Important Info for All Parents

From 2024 students will need to gain this NCEA Literacy Corequisite and the equivalent Numeracy Corequisite to gain an NCEA qualification. In other words, students won’t be able to gain any level of NCEA qualification without these two corequisites.

The stakes are far too high for students to lose points because of bad writing!

The wrong use of tense, spelling, or punctuation can completely change the meaning of a sentence, and writing littered with errors is difficult to read and understand. We need to help our girls to realise that, at best, they’ll come across as sloppy and inattentive to detail.
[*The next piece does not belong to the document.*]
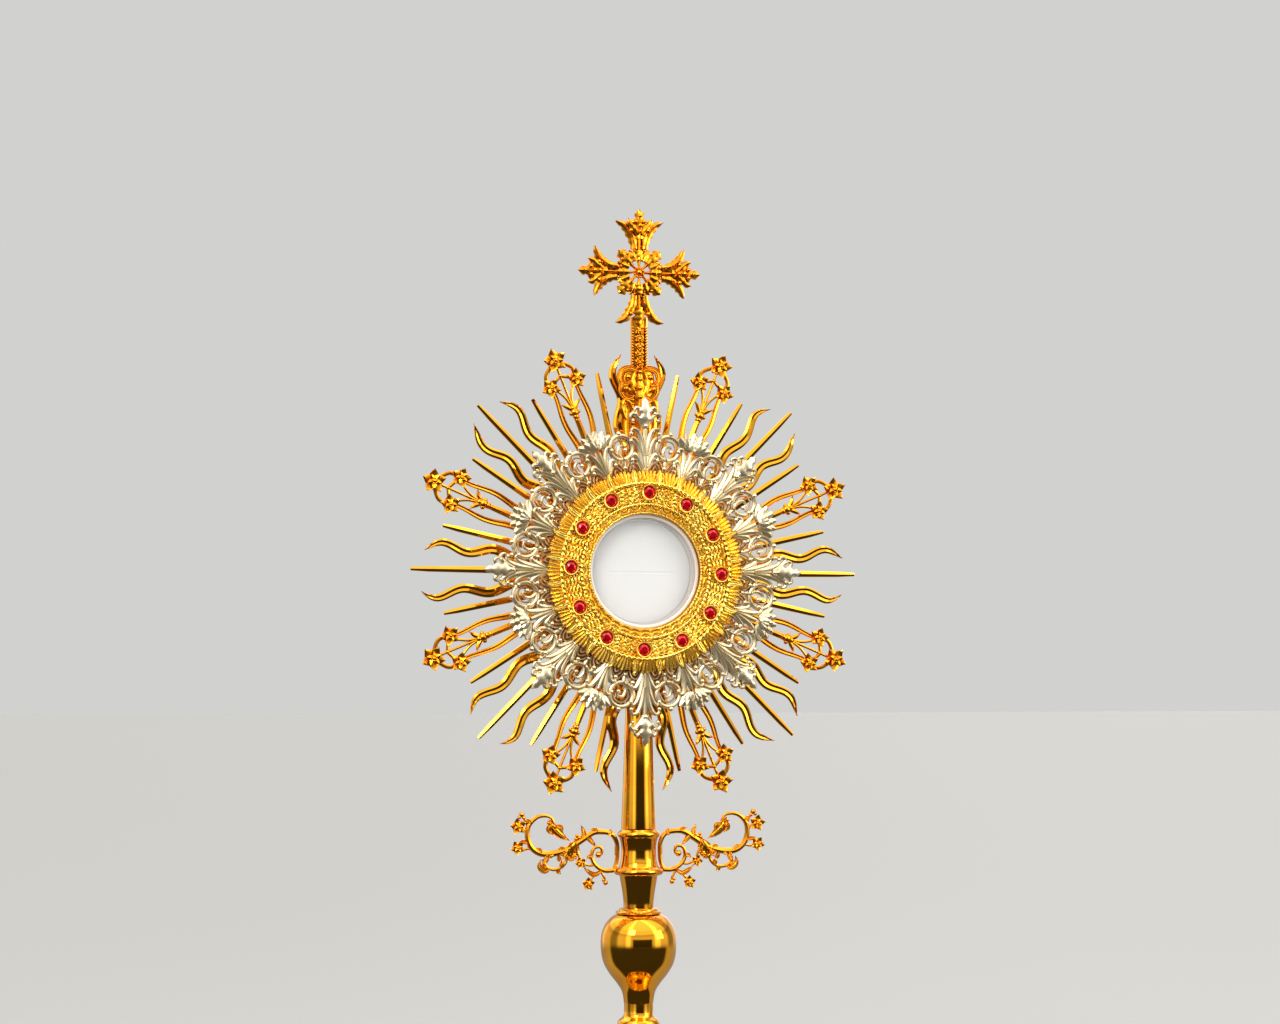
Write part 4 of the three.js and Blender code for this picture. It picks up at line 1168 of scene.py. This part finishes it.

At worst, the reader won’t understand what they are trying to say.

Students who don’t meet basic accuracy measures in their writing will be marked down. It’s that simple. Ms Ward is putting together some useful tips, and we’ll be presenting these in each of our newsletters for the next 2-3 months.

TIP 1

A focus on capital letters. Capitals are used at the start of each sentence, for ‘I’, and for proper nouns.
A proper noun is the name of a specific person, place, or thing. You need to use a capital letter for every part of the name. For example, Westlake Girls’ High School is a specific school, so each word needs to be capitalised. If someone said, “I go to high school,” this is not a specific name, so ‘high school’ isn’t capitalised.